Pour mémoire, le webinaire du 1er juillet est le dernier d’une série de quatre, destinés à traiter de la rareté de ressources de Méditerranée, mais aussi des solutions, traditionnelles comme innovantes, qui s’appliquent à la recherche, à la conservation et à une gestion optimisée de celles-ci.
Voici la deuxième intervention de la seconde session, celle des représentants des territoires méditerranéens :
Intervention de Vannina Bernard-Leoni : Directrice Pole Innovation & Développement à l’Université di Corsica Pasquale Paoli
Bonjour à tous, merci pour l’invitation. Effectivement, l’échelle va quelque peu changer pour revenir sur un territoire aux dimensions moins vastes puisque nous allons traiter de territoire insulaire. Ces territoires, vous le savez, disposent de caractéristiques assez spécifiques, tels que les enjeux d’accès aux ressources et les contraintes logistiques très prégnantes, et par conséquent la question de la low-tech peut recevoir une pertinence toute particulière.
Ce que je souhaite signaler en préambule, c’est que je fais aussi connaissance avec l’AVITEM, ce qui fait que je suis d’autant plus heureuse de participer à cet événement et de découvrir l’ensemble des intervenants. L’angle qui m’est apparu le plus pertinent dans la présentation que je vais vous proposer relève un peu de l’inventaire des expérimentations qui sont mises en place en lien avec l’Université de Corse, à Corte. Je n’ai pas prévu de diapositive générale sur la Corse, mais il faut bien garder en tête que sa nature insulaire amène un enjeu très fort d’autonomie, dont on parle beaucoup aussi d’un point de vue politique. C’est aussi une grande réalité qu’il faut recouvrer du point de vue de la matérialité des choses, notamment la question de la ressource et de la culture technique qui font relativement défaut. Vous le savez sans doute, l’économie corse est désormais très tertiarisée ce qui fait qu’il y a des enjeux de regain de cette culture technique, et c’est précisément ce que nous essayons d’impulser.
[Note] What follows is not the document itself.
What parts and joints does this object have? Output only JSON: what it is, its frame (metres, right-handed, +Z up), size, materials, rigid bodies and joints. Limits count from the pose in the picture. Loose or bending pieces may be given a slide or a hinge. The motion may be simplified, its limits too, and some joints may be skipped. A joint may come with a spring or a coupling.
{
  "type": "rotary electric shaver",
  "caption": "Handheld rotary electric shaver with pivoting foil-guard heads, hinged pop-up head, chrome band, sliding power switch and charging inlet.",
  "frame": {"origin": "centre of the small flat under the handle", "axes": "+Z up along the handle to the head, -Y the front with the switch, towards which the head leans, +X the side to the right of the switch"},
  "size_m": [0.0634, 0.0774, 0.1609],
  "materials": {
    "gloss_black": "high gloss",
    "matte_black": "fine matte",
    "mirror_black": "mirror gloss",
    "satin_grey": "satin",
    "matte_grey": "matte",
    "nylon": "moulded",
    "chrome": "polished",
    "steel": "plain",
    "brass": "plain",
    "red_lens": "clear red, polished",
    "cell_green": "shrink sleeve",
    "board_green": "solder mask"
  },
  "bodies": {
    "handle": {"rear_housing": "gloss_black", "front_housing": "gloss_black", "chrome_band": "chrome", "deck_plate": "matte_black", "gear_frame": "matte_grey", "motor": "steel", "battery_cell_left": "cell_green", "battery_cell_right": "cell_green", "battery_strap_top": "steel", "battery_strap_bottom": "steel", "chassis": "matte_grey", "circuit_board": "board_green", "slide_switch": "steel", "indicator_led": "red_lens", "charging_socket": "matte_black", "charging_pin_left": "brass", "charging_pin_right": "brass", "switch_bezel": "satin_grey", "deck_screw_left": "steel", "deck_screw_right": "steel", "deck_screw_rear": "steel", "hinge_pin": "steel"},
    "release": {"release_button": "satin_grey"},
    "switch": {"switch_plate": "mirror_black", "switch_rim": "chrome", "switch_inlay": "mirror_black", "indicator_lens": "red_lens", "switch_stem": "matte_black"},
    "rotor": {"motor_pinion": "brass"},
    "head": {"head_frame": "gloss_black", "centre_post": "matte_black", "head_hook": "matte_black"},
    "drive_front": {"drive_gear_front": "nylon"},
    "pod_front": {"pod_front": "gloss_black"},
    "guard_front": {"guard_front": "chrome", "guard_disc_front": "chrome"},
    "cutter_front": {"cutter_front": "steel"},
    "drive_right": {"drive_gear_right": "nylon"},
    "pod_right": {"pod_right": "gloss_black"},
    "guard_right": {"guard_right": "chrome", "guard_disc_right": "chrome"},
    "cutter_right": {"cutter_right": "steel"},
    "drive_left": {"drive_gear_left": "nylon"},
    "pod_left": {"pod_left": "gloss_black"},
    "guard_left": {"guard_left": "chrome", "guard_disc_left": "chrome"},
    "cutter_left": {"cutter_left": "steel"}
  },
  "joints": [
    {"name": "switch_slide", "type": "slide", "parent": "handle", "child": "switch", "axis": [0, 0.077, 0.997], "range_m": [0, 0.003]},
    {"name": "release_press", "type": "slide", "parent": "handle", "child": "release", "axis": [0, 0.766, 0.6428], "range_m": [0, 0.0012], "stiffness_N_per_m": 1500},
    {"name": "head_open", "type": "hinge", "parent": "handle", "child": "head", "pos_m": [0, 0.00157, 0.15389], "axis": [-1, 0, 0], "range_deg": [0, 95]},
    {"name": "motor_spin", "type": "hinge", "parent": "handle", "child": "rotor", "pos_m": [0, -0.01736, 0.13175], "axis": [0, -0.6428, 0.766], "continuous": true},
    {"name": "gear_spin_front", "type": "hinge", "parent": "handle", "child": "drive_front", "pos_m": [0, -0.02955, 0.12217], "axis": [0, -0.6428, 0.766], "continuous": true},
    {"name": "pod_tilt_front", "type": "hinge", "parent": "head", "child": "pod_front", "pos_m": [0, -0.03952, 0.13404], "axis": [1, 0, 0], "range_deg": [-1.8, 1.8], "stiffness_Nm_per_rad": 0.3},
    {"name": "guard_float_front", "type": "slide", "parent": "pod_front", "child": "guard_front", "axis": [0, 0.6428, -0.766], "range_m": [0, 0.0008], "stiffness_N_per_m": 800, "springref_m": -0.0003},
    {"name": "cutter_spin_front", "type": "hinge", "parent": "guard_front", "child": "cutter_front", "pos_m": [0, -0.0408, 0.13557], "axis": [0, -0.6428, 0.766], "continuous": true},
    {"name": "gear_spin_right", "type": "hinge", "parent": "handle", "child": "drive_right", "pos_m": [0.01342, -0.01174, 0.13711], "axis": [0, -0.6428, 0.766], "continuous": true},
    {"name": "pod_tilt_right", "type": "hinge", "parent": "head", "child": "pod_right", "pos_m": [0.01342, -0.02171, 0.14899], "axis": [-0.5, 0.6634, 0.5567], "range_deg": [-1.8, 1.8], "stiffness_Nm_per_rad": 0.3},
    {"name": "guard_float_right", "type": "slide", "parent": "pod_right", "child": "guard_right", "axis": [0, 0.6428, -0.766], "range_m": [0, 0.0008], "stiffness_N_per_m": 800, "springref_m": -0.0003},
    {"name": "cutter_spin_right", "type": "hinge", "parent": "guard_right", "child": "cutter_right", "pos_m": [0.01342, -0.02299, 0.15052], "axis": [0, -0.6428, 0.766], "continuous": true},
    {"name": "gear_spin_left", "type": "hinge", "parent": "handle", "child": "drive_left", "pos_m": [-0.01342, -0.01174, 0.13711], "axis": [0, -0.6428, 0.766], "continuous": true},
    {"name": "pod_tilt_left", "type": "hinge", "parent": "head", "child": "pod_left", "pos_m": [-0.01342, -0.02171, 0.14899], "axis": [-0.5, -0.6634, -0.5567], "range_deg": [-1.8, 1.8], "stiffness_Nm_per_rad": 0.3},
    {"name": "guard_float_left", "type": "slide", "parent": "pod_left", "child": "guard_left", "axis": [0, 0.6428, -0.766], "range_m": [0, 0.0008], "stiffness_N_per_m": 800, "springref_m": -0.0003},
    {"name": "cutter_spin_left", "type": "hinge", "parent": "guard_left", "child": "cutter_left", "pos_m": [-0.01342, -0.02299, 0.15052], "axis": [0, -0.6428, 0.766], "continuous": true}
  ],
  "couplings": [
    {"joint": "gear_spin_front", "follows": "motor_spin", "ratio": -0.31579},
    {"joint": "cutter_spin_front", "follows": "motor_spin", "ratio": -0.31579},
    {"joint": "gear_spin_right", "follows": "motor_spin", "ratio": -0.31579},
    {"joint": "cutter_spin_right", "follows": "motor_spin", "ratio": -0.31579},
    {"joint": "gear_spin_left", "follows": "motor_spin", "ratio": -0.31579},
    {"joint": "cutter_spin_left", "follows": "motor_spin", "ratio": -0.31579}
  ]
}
Je vous propose en ouverture un petit mot sur l’Université de Corse qui est le seul établissement d’enseignement supérieur et quasiment de recherche du territoire et qui dispose donc d’une responsabilité particulière sur la question du développement territorial. C’est pourquoi le service dont je m’occupe depuis quelques temps s’intéresse particulièrement à mettre en œuvre des solutions de développement local. C’est un très récent service appelé « Pôle innovation et création ». Evidemment, derrière cet intitulé on peut ranger tout un tas de choses et cela peut devenir vraiment illisible. Néanmoins, le mot « innovation » n’a pas été choisi au hasard car nous avons opté d’emblée pour un parti pris : il nous est apparu indispensable d’assumer une représentation d’innovation du territoire, par le territoire, par les usagers, par les partenaires.
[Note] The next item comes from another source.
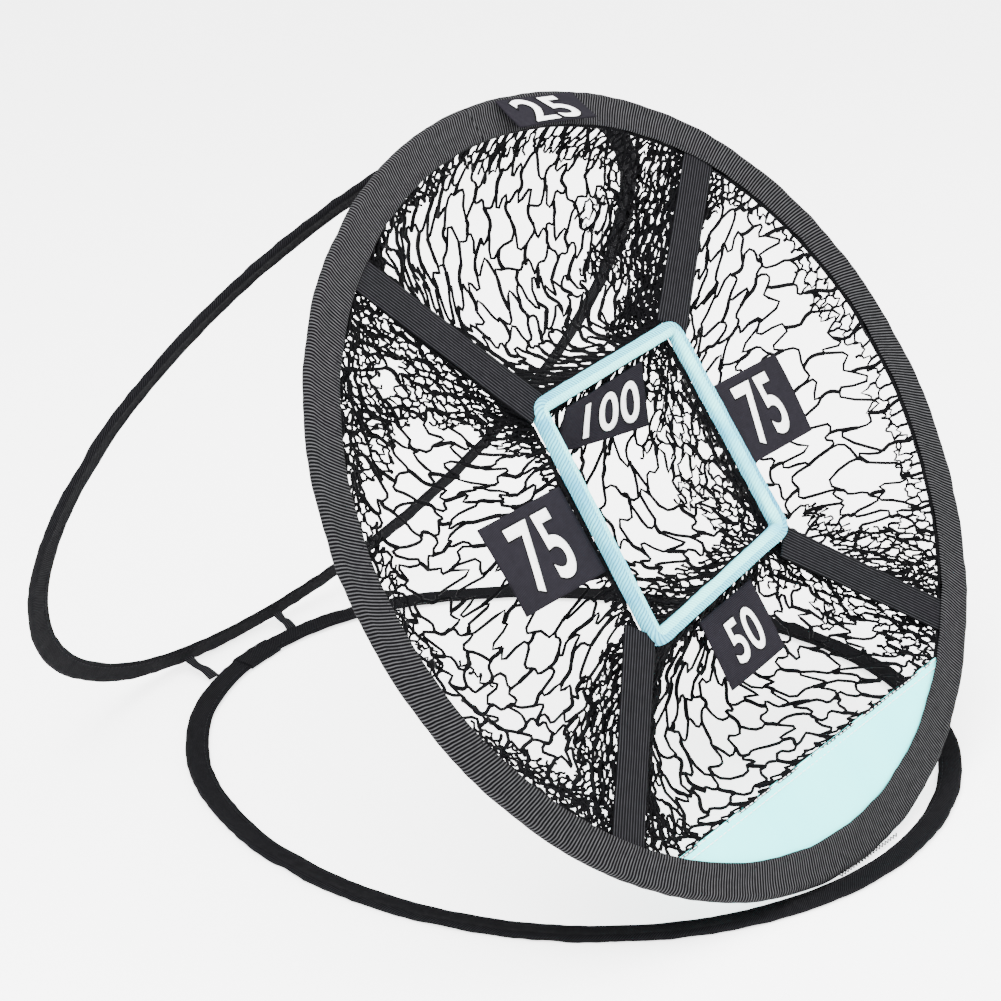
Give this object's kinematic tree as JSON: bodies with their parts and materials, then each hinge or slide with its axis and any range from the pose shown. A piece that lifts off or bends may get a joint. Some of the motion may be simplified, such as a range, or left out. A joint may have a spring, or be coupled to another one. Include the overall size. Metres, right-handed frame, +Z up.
{
  "type": "golf chipping net",
  "caption": "Pop-up golf chipping net: a leaning round target with square centre goal and net pockets, propped on a floor hoop and a folding back hoop.",
  "frame": {"origin": "on the floor, under the middle of the object's bounding box", "axes": "+X to the right seen from the front, +Y to the back, +Z up; the target leans back and faces -Y and up"},
  "size_m": [0.6201, 0.6265, 0.4844],
  "materials": {
    "binding_tape": "ribbed woven polyester binding tape, charcoal, matt",
    "hoop_sleeve": "plain folded polyester sleeve, near black, matt",
    "frame_padding": "ribbed stretch cloth over thin padding, light aqua",
    "panel_cloth": "smooth woven polyester, very pale aqua, slight sheen",
    "webbing": "lengthwise ribbed webbing, near black",
    "tag_cloth": "stiff woven cloth, charcoal grey, with printed white numbers",
    "netting": "knotless black cord netting",
    "thread": "black polyester sewing thread",
    "spring_steel": "round spring steel wire and crimped steel ferrules"
  },
  "bodies": {
    "target": {"target_tape": "binding_tape", "target_spring_wire": "spring_steel", "target_wire_ferrule": "spring_steel", "square_frame_sleeve": "frame_padding", "square_frame_wire": "spring_steel", "square_frame_ferrule": "spring_steel", "strap_upper_left": "webbing", "strap_upper_right": "webbing", "strap_lower_right": "webbing", "strap_lower_left": "webbing", "front_panel": "panel_cloth", "net_pocket_top": "netting", "net_pocket_right": "netting", "net_pocket_bottom": "netting", "net_pocket_left": "netting", "net_pocket_centre": "netting", "front_seam_thread": "thread", "top_seam_thread": "thread"},
    "base_hoop": {"base_sleeve": "hoop_sleeve", "base_spring_wire": "spring_steel", "base_wire_ferrule": "spring_steel", "base_sleeve_join": "hoop_sleeve", "rear_tie_left": "webbing", "rear_tie_right": "webbing"},
    "back_hoop": {"back_sleeve": "hoop_sleeve", "back_spring_wire": "spring_steel", "back_wire_ferrule": "spring_steel", "back_sleeve_join": "hoop_sleeve"},
    "tag_25_body": {"tag_25": "tag_cloth"},
    "tag_50_body": {"tag_50": "tag_cloth"},
    "tag_75_left_body": {"tag_75_left": "tag_cloth"},
    "tag_75_right_body": {"tag_75_right": "tag_cloth"},
    "tag_100_body": {"tag_100": "tag_cloth"}
  },
  "joints": [
    {"name": "base_hoop_fold", "type": "hinge", "parent": "target", "child": "base_hoop", "pos_m": [0, -0.283, 0.008], "axis": [1, 0, 0], "range_deg": [0, 48.7], "deforming": ["net_pocket_top", "net_pocket_right", "net_pocket_bottom", "net_pocket_left", "net_pocket_centre", "rear_tie_left", "rear_tie_right"]},
    {"name": "back_hoop_fold", "type": "hinge", "parent": "target", "child": "back_hoop", "pos_m": [0, 0.07546, 0.47151], "axis": [1, 0, 0], "range_deg": [-58.5, 0]},
    {"name": "tag_25_flap", "type": "hinge", "parent": "target", "child": "tag_25_body", "pos_m": [0.0659, 0.06453, 0.47864], "axis": [0.9877, -0.0948, -0.1244], "range_deg": [-30, 18], "stiffness_Nm_per_rad": 0.06},
    {"name": "tag_50_flap", "type": "hinge", "parent": "target", "child": "tag_50_body", "pos_m": [0.0009, -0.16019, 0.16584], "axis": [0.9925, 0.0738, 0.0969], "range_deg": [-25, 30], "stiffness_Nm_per_rad": 0.06},
    {"name": "tag_75_left_flap", "type": "hinge", "parent": "target", "child": "tag_75_left_body", "pos_m": [-0.0909, -0.10444, 0.23902], "axis": [0.0174, -0.6059, -0.7953], "range_deg": [-25, 30], "stiffness_Nm_per_rad": 0.06},
    {"name": "tag_75_right_flap", "type": "hinge", "parent": "target", "child": "tag_75_right_body", "pos_m": [0.0929, -0.09474, 0.25175], "axis": [-0.0174, 0.6059, 0.7953], "range_deg": [-25, 30], "stiffness_Nm_per_rad": 0.06},
    {"name": "tag_100_flap", "type": "hinge", "parent": "target", "child": "tag_100_body", "pos_m": [-0.0041, -0.05549, 0.30658], "axis": [0.9969, 0.0475, 0.0624], "range_deg": [-30, 25], "stiffness_Nm_per_rad": 0.06}
  ],
  "couplings": [
    {"joint": "back_hoop_fold", "follows": "base_hoop_fold", "ratio": -1.2}
  ]
}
C’est donc finalement quelque chose de très bottom-up, ce qui n’est pas vraiment la dimension classique de l’innovation en université. En effet, en général, elle résulte plutôt de la recherche publique dans un processus très encadré, très long, et plutôt top-down. À l’inverse, nous essayons de valoriser cette approche bottom-up dans notre pratique de l’innovation, en insistant sur sa proximité, comme cela se matérialise avec la création d’un tiers-lieu dont vous avez une image en diapo 2. Ce tiers-lieu, dénommé « Fabrique de territoire », rassemble plusieurs outils de développement territorial : un Fab Lab et un Fab Lab pro, un espace de coworking, un pôle pépites -qui est en fait une sorte de pré-incubateur de projets d’entreprenariats- et une programmation sur différents sujets qualifiés de favorables à la transition écologique et sociale.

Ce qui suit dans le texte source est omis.